Enhancing artificial neural network performance for energy efficiency in laboratories through principal component analysis

Abstract

This study investigates energy efficiency challenges during laboratory activities. Inefficient energy use in the practicum phase remains a critical issue, prompting the exploration of innovative forecasting models. This research employs artificial neural network (ANN) models integrated with principal component analysis (PCA) to predict energy consumption and optimize usage. The findings reveal that PCA components, including eigenvalues, eigenvectors, and matrix covariance values, significantly influence the ANN model's performance in forecasting energy production.
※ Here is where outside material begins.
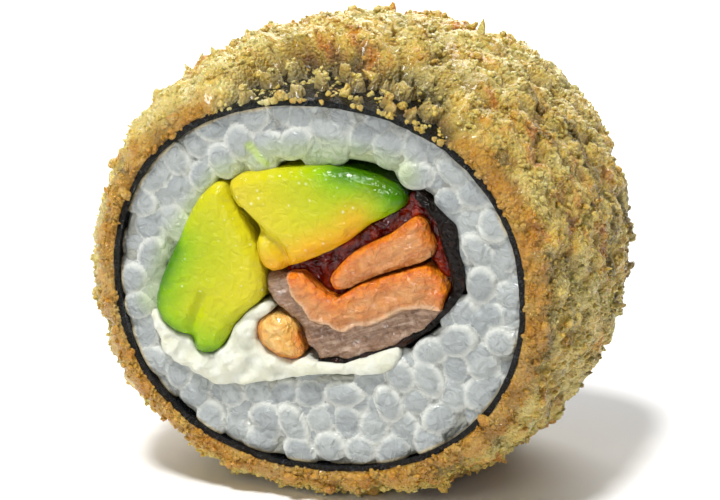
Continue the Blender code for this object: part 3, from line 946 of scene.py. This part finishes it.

The ANN training achieved a high correlation coefficient (R=1) with a mean squared error (MSE) of 0.045931 after 200,000 epochs, demonstrating the model's robustness. While testing results showed a moderate correlation (R=0.46169), the models demonstrated potential for refinement and scalability. This integration of ANN and PCA models provides a reliable framework for accurately forecasting energy usage, offering an effective strategy to enhance energy efficiency in laboratory settings. By optimizing energy consumption, this approach has the potential to reduce operational costs and environmental impact. The strong performance metrics highlight the practical utility of these models in educational contexts, contributing to sustainable energy management and better resource allocation. Furthermore, the reduction in energy-related environmental impacts underscores the broader applicability of these models for fostering sustainable development in similar contexts.